In 1917, with the Ottoman Empire routed and the British in control of Jerusalem, British Foreign Secretary Arthur Balfour wrote a letter to Baron Rothschild, a leader of the British Jewish community. This letter, written in response to long standing political pressure, has become known as the Balfour Declaration. It laid the groundwork for the establishment of a national home for the Jewish people in Palestine.

The letter said in part that the British government "view[ed] with favour the establishment in Palestine of a national home for the Jewish people, and will use their best endeavours to facilitate the achievement of this object, it being clearly understood that nothing shall be done which may prejudice the civil and religious rights of existing non-Jewish communities in Palestine, or the rights and political status enjoyed by Jews in any other country." The League of Nations backed the plan, granting the UK a mandate over Palestine in 1922.  At the time, the area's population was predominantly Arab and Muslim, with Jews accounting for approximately 11% of the population. 

In the decade starting from 1929 Jews began streaming into Palestine in an attempt to escape Hitler's war machine; and by the end of WWII they accounted for a third of the area's population.  Resident Arabs complained to the British, who responded by capping immigration.  This did nothing to lessen the tensions between the Arabs and the Jews, and in fact caused increased resentment of the British on both sides, with the Arab population feeling the British weren't being restrictive enough, while the Jews felt they were not allowing in as many Jewish refugees as they should.  Armed skirmishes resulted, with Arabs and Jews attacking each other and both attacking the British. 

In 1947 the British government withdrew from Palestine, stating that it was unable to devise a solution acceptable to both sides of the conflict.  The newly-created United Nations devised a partition plan which divided the country into two states, one Arab and one Jewish.  The Jewish community accepted the plan, but the Arab League (a regional organization of Arab states) did not.  Civil war broke out, with the Jews ultimately gaining the upper hand.  A pattern of attack and reprisal occurred, with an estimated 250,000 Palestinian Arabs fleeing or being expelled from their homes.

Israel declared its independence on May 14, 1948.  The following day the armies of five Arab countries attacked, launching the Arab-Israeli War.  By the end of 1948, about 650,000-750,000 Palestinian Arabs, approximately 80% of the Arab inhabitants, had left their homes - many of which had been occupied by their families for centuries.*

There is a great deal of contention around the reasons for the exodus.

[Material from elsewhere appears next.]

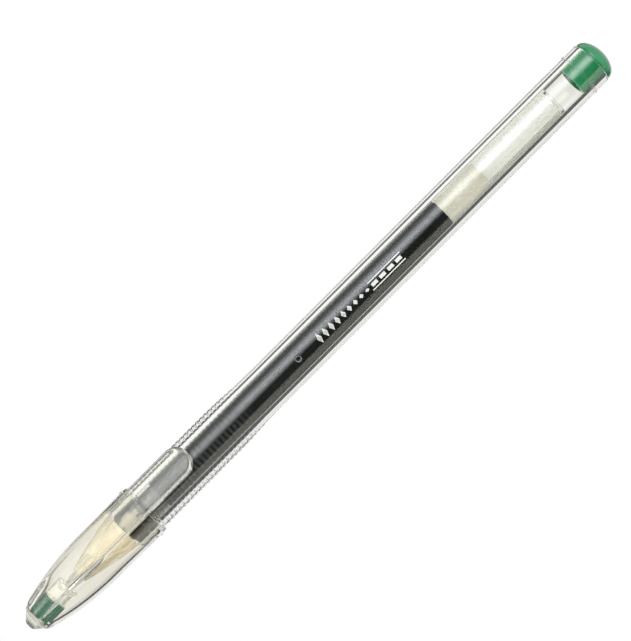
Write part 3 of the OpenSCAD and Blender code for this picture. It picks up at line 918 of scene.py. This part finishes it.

Palestinian supporters cite deliberate violence against the Arab population, including massacres at Deir Yassin and Tantura.  The pro-Israelis, on the other hand, claim the Arab leadership exaggerated the violence being inflicted by the Israeli militia, and this propaganda campaign encouraged the Palestinians to abandon their homes.  Regardless, by the end of 1948, over 400 Palestinian towns and villages were cleared, most were completely destroyed.  Palestinians who had fled or been expelled were not permitted to return after an armistice in 1949, and Israeli settlers confiscated the homes and property of the displaced Palestinians. 

The status of the refugees, and in particular whether or not they have the right to return to their homes or be compensated for their loss of property, remains one of the key issues in the ongoing Israeli-Palestinian conflict.  It is difficult to get an accurate count of current Palestinian refugees and their descendents, but most agree the number is over 7 million worldwide.

The Israelis celebrate their independence with a national holiday, Yom Ha'atzmaut, every May 14. The Palestinians observe May 15 as Al-Nakba (the catastrophe) - an annual day of mourning and protest.

*Readers may be interested to note that in the twenty years following 1949 it is estimated that about 850,000 Jews (almost the entire Jewish population) abandoned their homes in the Arab world - some by choice, but most due to persecution or active expulsion; the majority relocated to Israel.